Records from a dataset
───
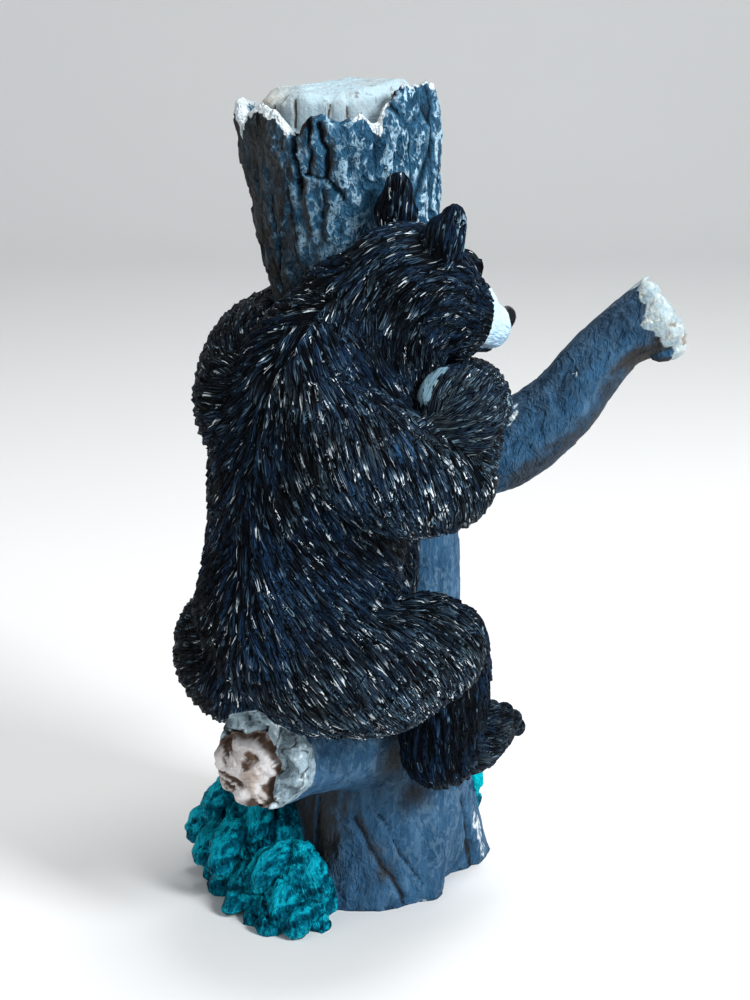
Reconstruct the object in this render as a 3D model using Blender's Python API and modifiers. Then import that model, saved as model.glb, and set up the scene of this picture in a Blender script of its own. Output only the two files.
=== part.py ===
"""A cast and painted figurine: a bear cub sits on a branch stub and hugs a broken tree trunk.

The bear, the trunk with its two branches and the foliage at its foot are one casting, so the
script ends with one closed solid. Metres, +Z up. The origin is on the flat underside, below the
trunk. The bear looks past the trunk between +X and +Y, and the upper branch runs out along +X.

Run it with: blender --background --python part.py
"""

import math

import bmesh
import bpy
import numpy as np
from mathutils import Euler, Matrix, Vector, noise
from mathutils.kdtree import KDTree

# The height, in metres
FIGURE_HEIGHT = 0.240

# The pose, the proportions and the carving below are in 240ths of the height
SHARE = FIGURE_HEIGHT / 240

# Carving: the fur's overlapping locks, the bark's plates and the skin that they are cut into
FUR_LOCK_LENGTH = 18
FUR_LOCK_WIDTH = 7.6
FUR_LOCK_DEPTH = 3.3
BARK_PLATE_WIDTH = 8.5
BARK_PLATE_HEIGHT = 32
BARK_DEPTH = 2.2
SKIN_STEP = 1.15

# Triangles of the finished solid
TRIANGLES = 9700

# Limbs of the bear: rows of (x, y, z, radius) in shares, in the order in which the fur lies
TORSO = (
    (-4, -39, 177, 18.5),
    (-12, -42, 163, 24),
    (-17, -44, 145, 26.5),
    (-18.5, -46, 121, 26),
    (-21, -48, 101, 27),
    (-22.5, -47.5, 97, 26.5),
)
NECK_SIDE = (
    (8, -42, 176, 12.5),
    (2, -46, 164, 13),
    (-1, -54, 152, 14.5),
)
BELLY = (
    (-9, -29, 158, 16),
    (-9, -31, 135, 19.5),
    (-9, -31, 105, 20),
    (-12, -35, 90, 19),
)
HEAD = (
    (30.4, -28, 174.5, 6.6),
    (26.6, -31, 176.6, 9.4),
    (19.6, -35, 181, 12),
    (10.5, -40, 187.5, 16.2),
    (3, -41, 183, 16.5),
    (-5, -41, 173, 18),
)
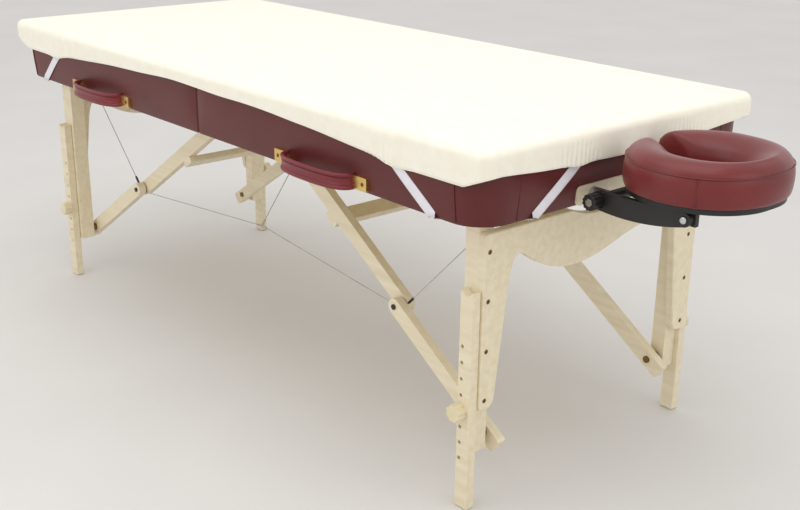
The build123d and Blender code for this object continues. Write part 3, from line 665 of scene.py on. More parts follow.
# %% Seam tree
def node_tree(name, inputs):
    """An empty geometry tree with a mesh or curve in and a mesh out, and named number inputs."""
    tree = bpy.data.node_groups.new(name, "GeometryNodeTree")
    tree.interface.new_socket("Geometry", in_out="INPUT", socket_type="NodeSocketGeometry")
    tree.interface.new_socket("Geometry", in_out="OUTPUT", socket_type="NodeSocketGeometry")
    for label, value in inputs.items():
        socket = tree.interface.new_socket(label, in_out="INPUT", socket_type="NodeSocketFloat")
        socket.default_value = value
    return tree, tree.nodes.new("NodeGroupInput").outputs, tree.nodes.new("NodeGroupOutput")


def seam_tree(name, rope_material, thread_material, rope_size, stitch_length, stitch_gap, stitch_size):
    """A tree that turns a path into a welt with a row of stitches along its middle."""
    tree, given, result = node_tree(name, {"Rope size": rope_size, "Stitch length": stitch_length,
                                           "Stitch gap": stitch_gap, "Stitch size": stitch_size})
    round_section = add(tree, "GeometryNodeCurvePrimitiveCircle",
                        {"Resolution": 8, "Radius": given["Rope size"]})
    rope = add(tree, "GeometryNodeCurveToMesh",
               {"Curve": given["Geometry"], "Profile Curve": round_section.outputs[0], "Fill Caps": True})
    rope_done = add(tree, "GeometryNodeSetMaterial",
                    {"Geometry": rope.outputs[0], "Material": rope_material})
    pace = add(tree, "ShaderNodeMath", {0: given["Stitch length"], 1: given["Stitch gap"]}, operation="ADD")
    steps = add(tree, "GeometryNodeCurveToPoints", {"Curve": given["Geometry"], "Length": pace.outputs[0]},
                mode="LENGTH")
    stitch = add(tree, "GeometryNodeMeshUVSphere",
                 {"Segments": 6, "Rings": 5, "Radius": given["Stitch size"]})
    length_share = add(tree, "ShaderNodeMath", {0: given["Stitch length"], 1: given["Stitch size"]},
                       operation="DIVIDE")
    half_share = add(tree, "ShaderNodeMath", {0: length_share.outputs[0], 1: 0.5}, operation="MULTIPLY")
    size = add(tree, "ShaderNodeCombineXYZ", {"X": 1.0, "Y": 1.0, "Z": half_share.outputs[0]})
    placed = add(tree, "GeometryNodeInstanceOnPoints",
                 {"Points": steps.outputs["Points"], "Instance": stitch.outputs["Mesh"],
                  "Rotation": steps.outputs["Rotation"], "Scale": size.outputs[0]})
    real = add(tree, "GeometryNodeRealizeInstances", {"Geometry": placed.outputs[0]})
    thread_done = add(tree, "GeometryNodeSetMaterial",
                      {"Geometry": real.outputs[0], "Material": thread_material})
    both = add(tree, "GeometryNodeJoinGeometry")
    tree.links.new(rope_done.outputs[0], both.inputs[0])
    tree.links.new(thread_done.outputs[0], both.inputs[0])
    tree.links.new(both.outputs[0], result.inputs[0])
    return tree


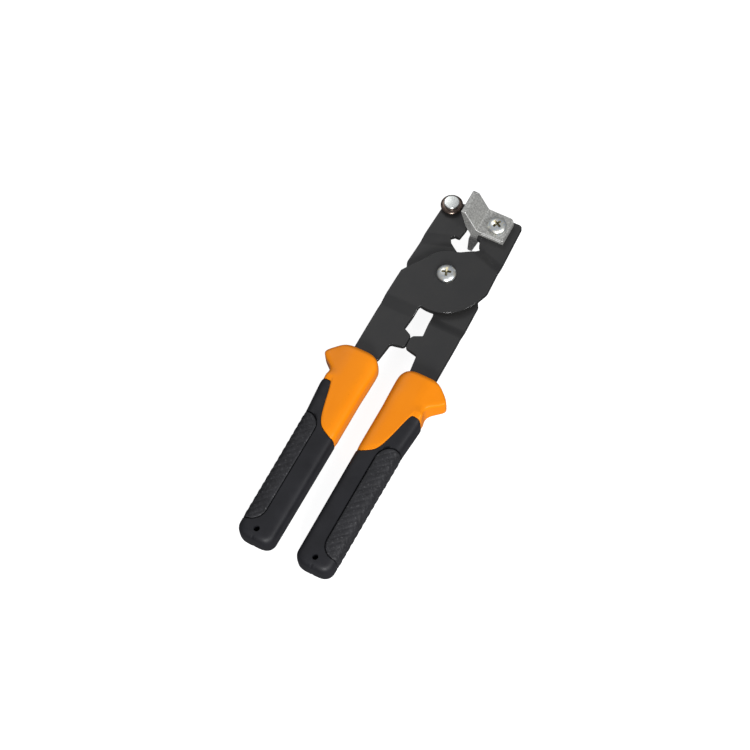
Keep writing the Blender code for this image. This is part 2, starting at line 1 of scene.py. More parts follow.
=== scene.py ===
───
Produce an exact repeat of the lines from the one containing "Keep writing the" through the last line of the data, and nothing more.

## Output for this task
Keep writing the Blender code for this image. This is part 2, starting at line 1 of scene.py. More parts follow.
=== scene.py ===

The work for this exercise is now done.